Objective: Reproduce the material in full, unchanged.

Given material:
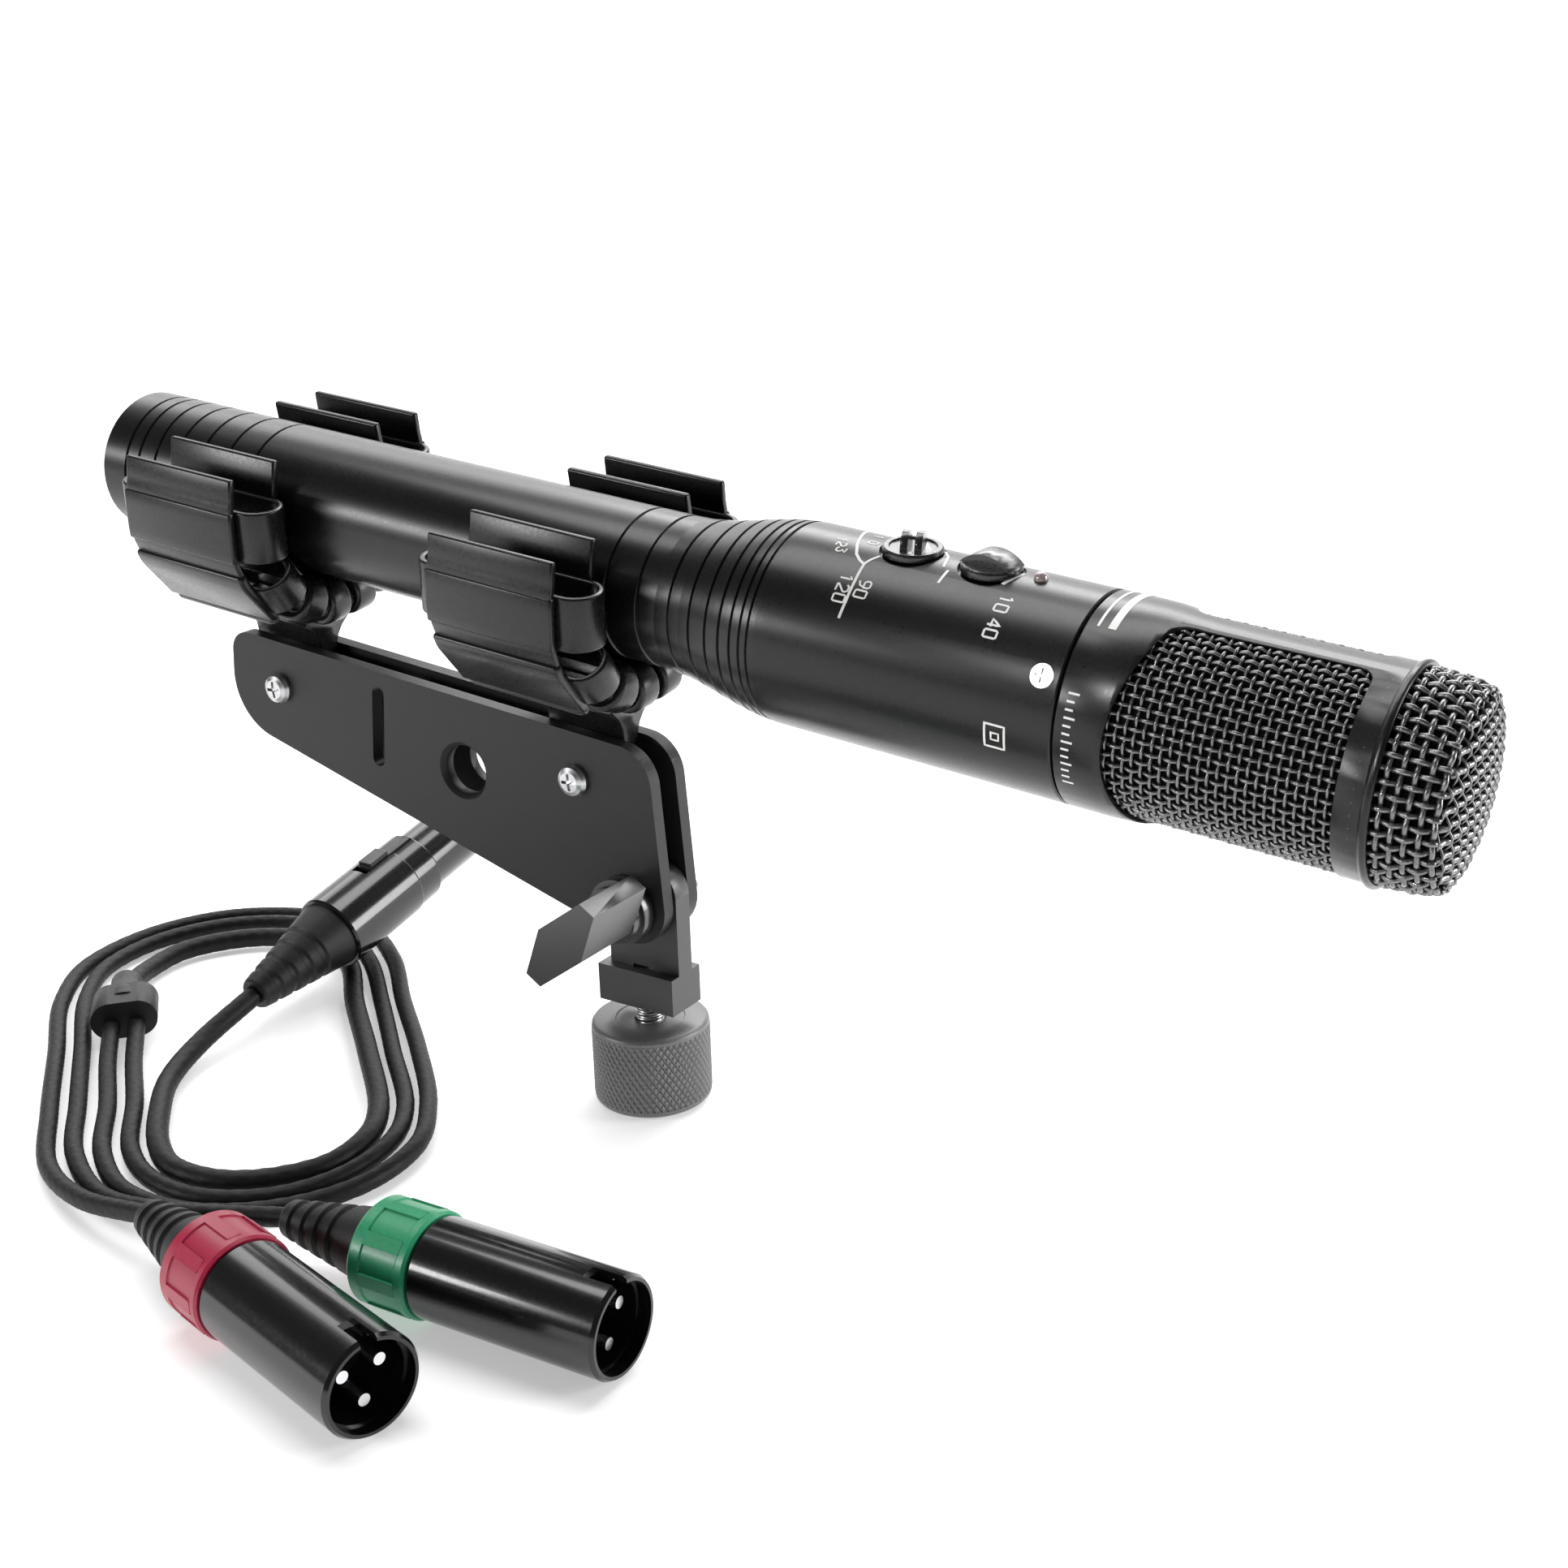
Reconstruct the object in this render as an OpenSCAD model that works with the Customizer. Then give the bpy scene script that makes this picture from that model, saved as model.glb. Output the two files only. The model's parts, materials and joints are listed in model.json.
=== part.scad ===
// Mid-side stereo microphone in a two-cradle elastomer shock mount on a knurled stand adapter, with its loose Y breakout cable.
// Millimetres, +Z up, +X towards the sound source; origin at the mouth of the stand thread.

/* [Microphone] */
// Outer radius of the body and head (mm)
body_r = 20; // [19:0.1:22]
// Outer radius of the slim handle (mm)
handle_r = 15.55; // [14:0.05:17]
// Rear end of the handle, behind the tilt pivot (mm)
rear_x = -143.2; // [-150:0.1:-120]
// Seam between body and head, ahead of the tilt pivot (mm)
seam_x = 99; // [90:0.5:110]
// Front edge of the head's solid band (mm)
band_x = 155.6; // [150:0.1:160]
// Height of the microphone's axis over the tilt pivot (mm)
mic_h = 69.8; // [60:0.1:80]
// Turn of the microphone in its cradles, knobs towards -Y (deg)
mic_roll = 5; // [0:0.5:20]

/* [Controls] */
// Position of the level selector (mm)
knob_a_x = 59.6; // [50:0.1:65]
// Position of the battery and filter knob (mm)
knob_b_x = 76; // [70:0.1:85]

/* [Shock mount] */
// Height of the tilt pivot over the stand thread's mouth (mm)
pivot_z = 46.5; // [40:0.5:60]
// Nose-down tilt at rest (deg)
tilt_rest = 5.2; // [-10:0.1:20]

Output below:
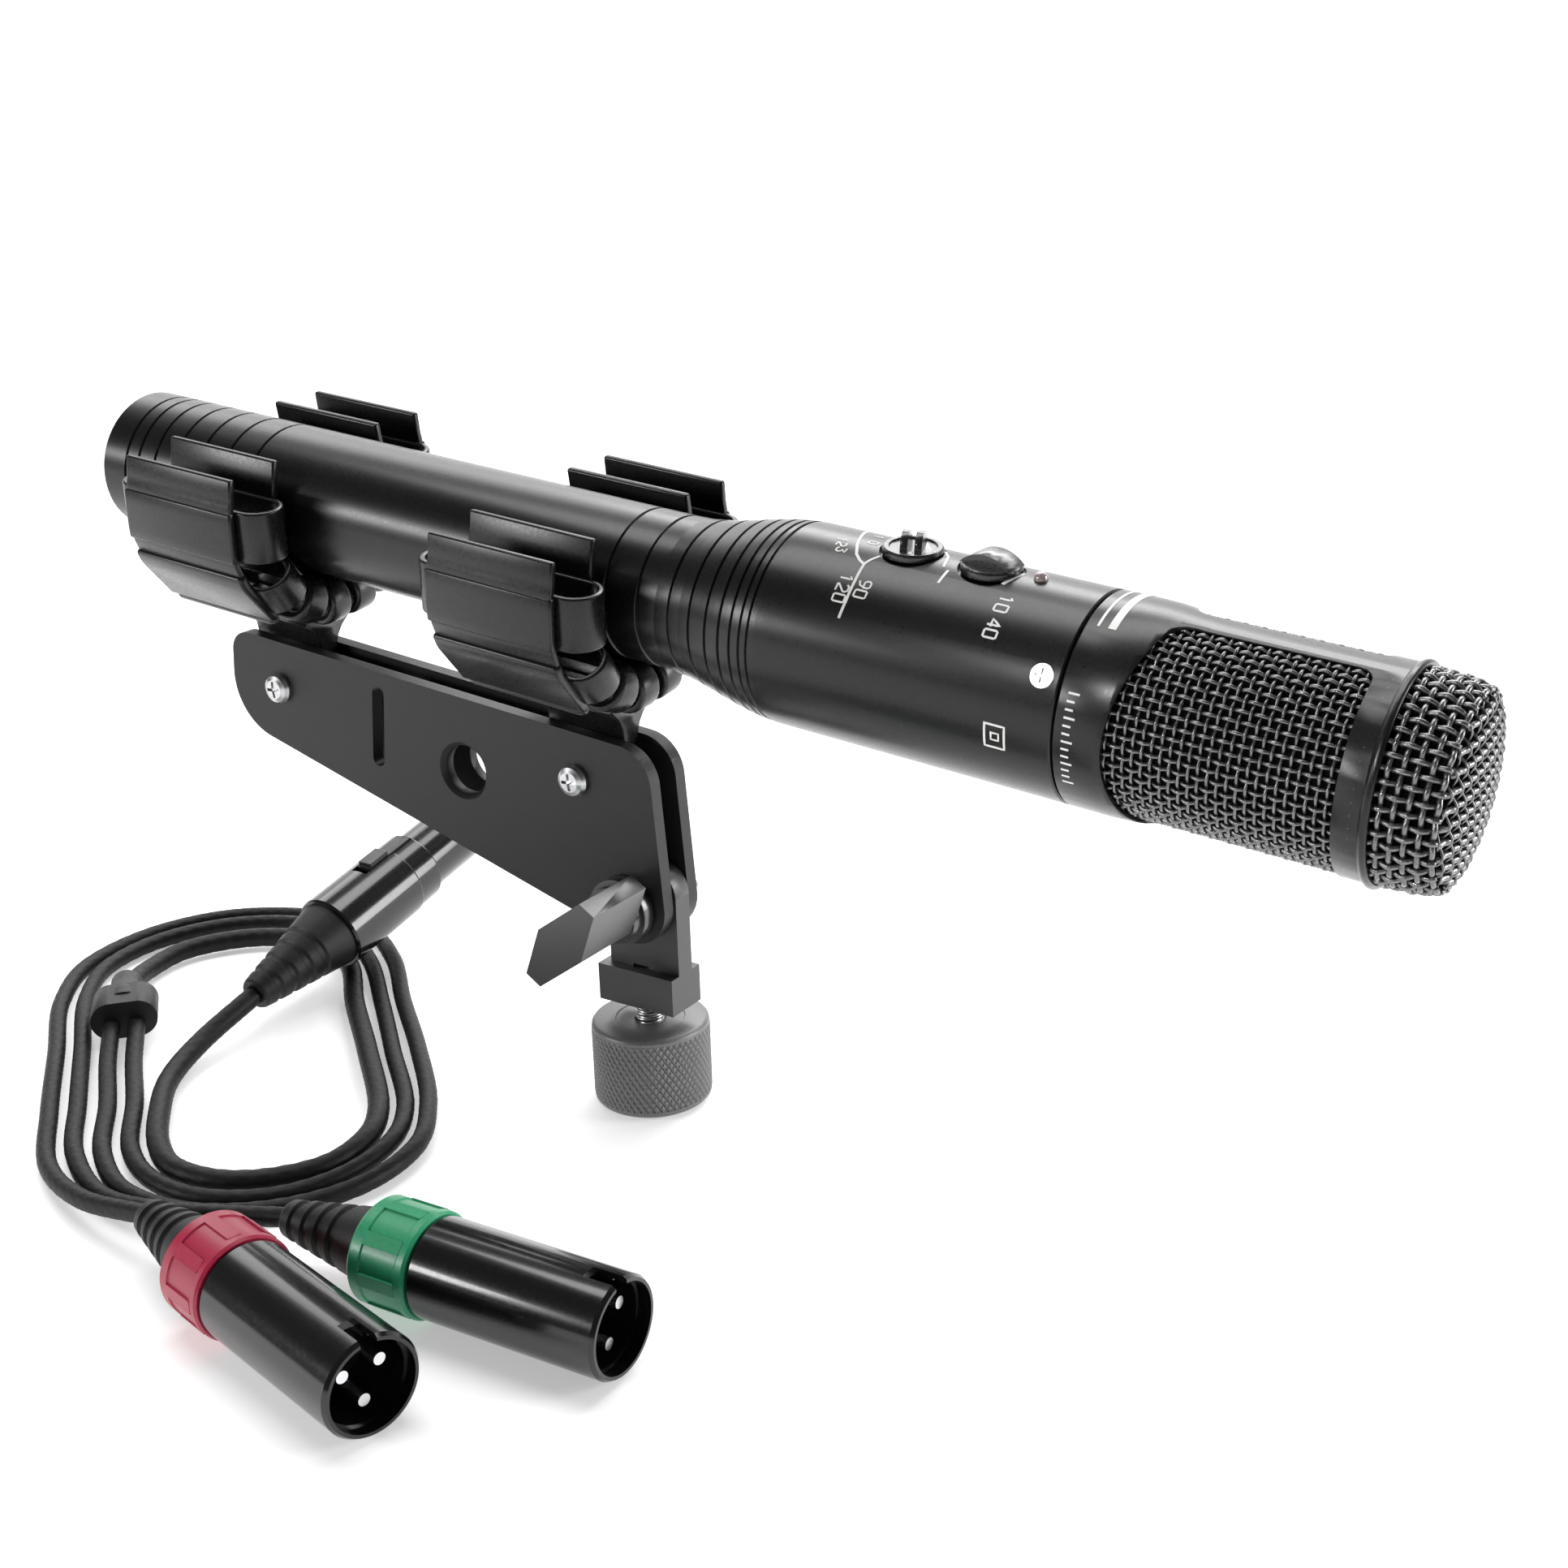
Reconstruct the object in this render as an OpenSCAD model that works with the Customizer. Then give the bpy scene script that makes this picture from that model, saved as model.glb. Output the two files only. The model's parts, materials and joints are listed in model.json.
=== part.scad ===
// Mid-side stereo microphone in a two-cradle elastomer shock mount on a knurled stand adapter, with its loose Y breakout cable.
// Millimetres, +Z up, +X towards the sound source; origin at the mouth of the stand thread.

/* [Microphone] */
// Outer radius of the body and head (mm)
body_r = 20; // [19:0.1:22]
// Outer radius of the slim handle (mm)
handle_r = 15.55; // [14:0.05:17]
// Rear end of the handle, behind the tilt pivot (mm)
rear_x = -143.2; // [-150:0.1:-120]
// Seam between body and head, ahead of the tilt pivot (mm)
seam_x = 99; // [90:0.5:110]
// Front edge of the head's solid band (mm)
band_x = 155.6; // [150:0.1:160]
// Height of the microphone's axis over the tilt pivot (mm)
mic_h = 69.8; // [60:0.1:80]
// Turn of the microphone in its cradles, knobs towards -Y (deg)
mic_roll = 5; // [0:0.5:20]

/* [Controls] */
// Position of the level selector (mm)
knob_a_x = 59.6; // [50:0.1:65]
// Position of the battery and filter knob (mm)
knob_b_x = 76; // [70:0.1:85]

/* [Shock mount] */
// Height of the tilt pivot over the stand thread's mouth (mm)
pivot_z = 46.5; // [40:0.5:60]
// Nose-down tilt at rest (deg)
tilt_rest = 5.2; // [-10:0.1:20]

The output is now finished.